A woman from Baltimore spent $19,000 on a kidney transplant for her 17-year-old cat, showing just how far people will go to save the life of pets that they already consider as family.

Cats and dogs are very different from one another, but a study last year showed that cats love humans more than food. This has made them great companion to humans as far back as the late eighth century, when they sailed with Vikings during sea voyages. For the mother-of-two from Baltimore, saving her cat meant more than anything else in the world.

Woman Pays $19,000 To Save Her Cat

Betsy Boyd, a part-time writing professor from Baltimore, spared no expense in saving the life of her 17-year-old cat named Stanley.

Stanley was suffering from end-stage kidney failure, and according to the veterinarian, a kidney transplant was the only way to save him. Boyd agreed to push through with the procedure, leading to costs of $19,000.

The amount was a significant amount for Boyd, who earns only $46,000 per year. Her friends insisted that she instead spend the money on something else, such as starting up college savings for her twins Texas and Miner, who are 3 years old.

Boyd, however, did not flinch.

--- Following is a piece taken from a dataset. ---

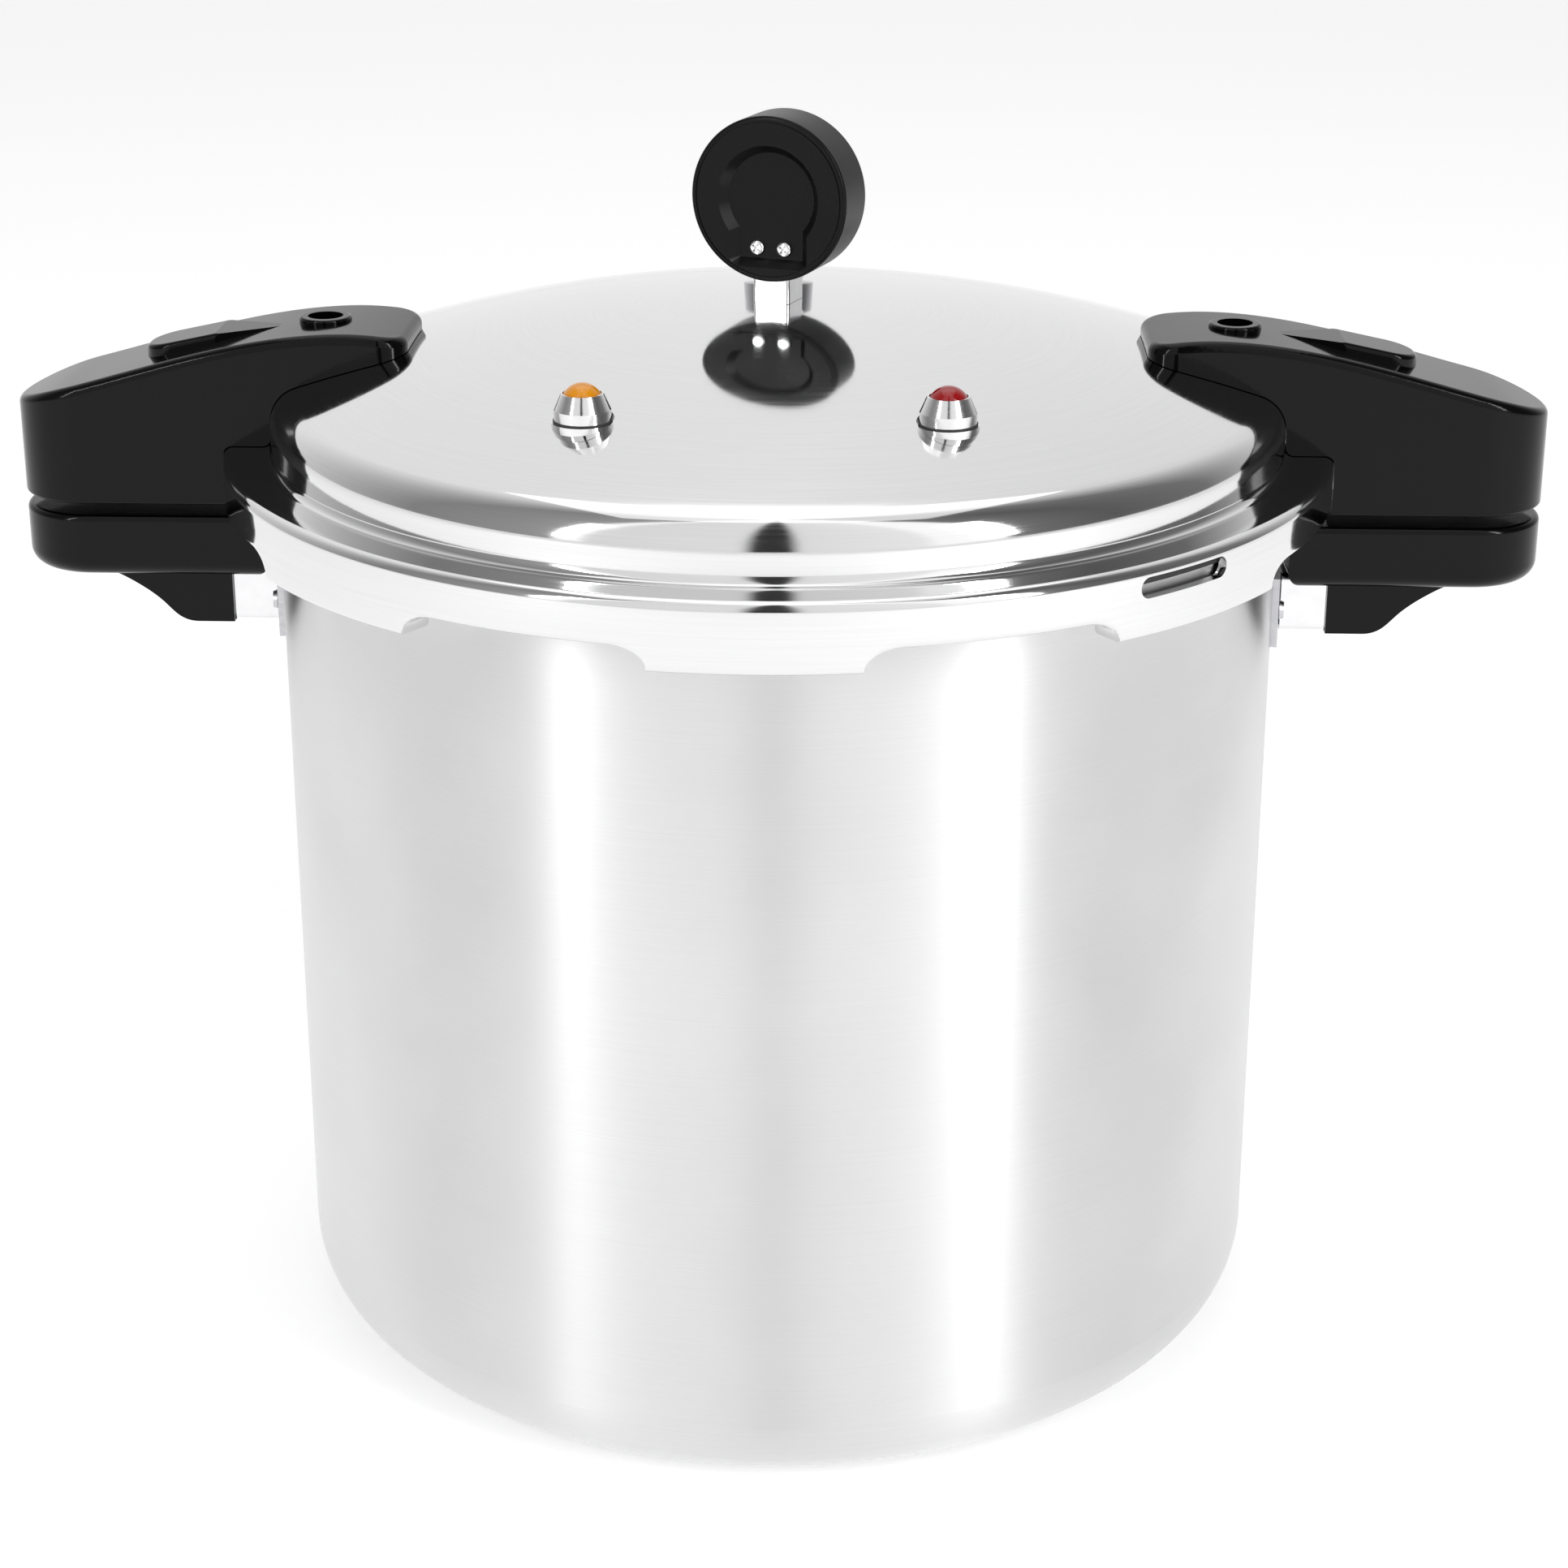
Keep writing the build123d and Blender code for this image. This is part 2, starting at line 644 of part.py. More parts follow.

She used up a significant portion of her savings and decided to no longer buy a new car to replace her 2009 Toyota. Boyd also made drastic changes to her spending habits to save enough money for Stanley's operation.

"Stanley loves me as much as any human being has ever loved me and I love him the same way," Boyd told PEOPLE. "I want him around."

Stanley underwent the kidney transplant in November last year and is now back in Baltimore with Boyd.

Betsy Boyd Saves Another Cat

Boyd was able to save the life of Stanley, but in the process, also saved the life of another cat.

One of the conditions of the kidney transplant procedure was that Boyd would have to adopt the cat that donated the kidney to Stanley. The cat was named Jay, a 2-year-old cat who was rescued from the streets and was in a shelter.

"We are just as concerned with the life of the donor as the recipient," said Dr. Lillian Aronson from the Ryan Veterinary Hospital at the University of Pennsylvania. "They are saving another animal's life and we owe it to them to save their life and give them a good home."

Boyd not only gave Stanley more years at life, but she also gave Jay a new home.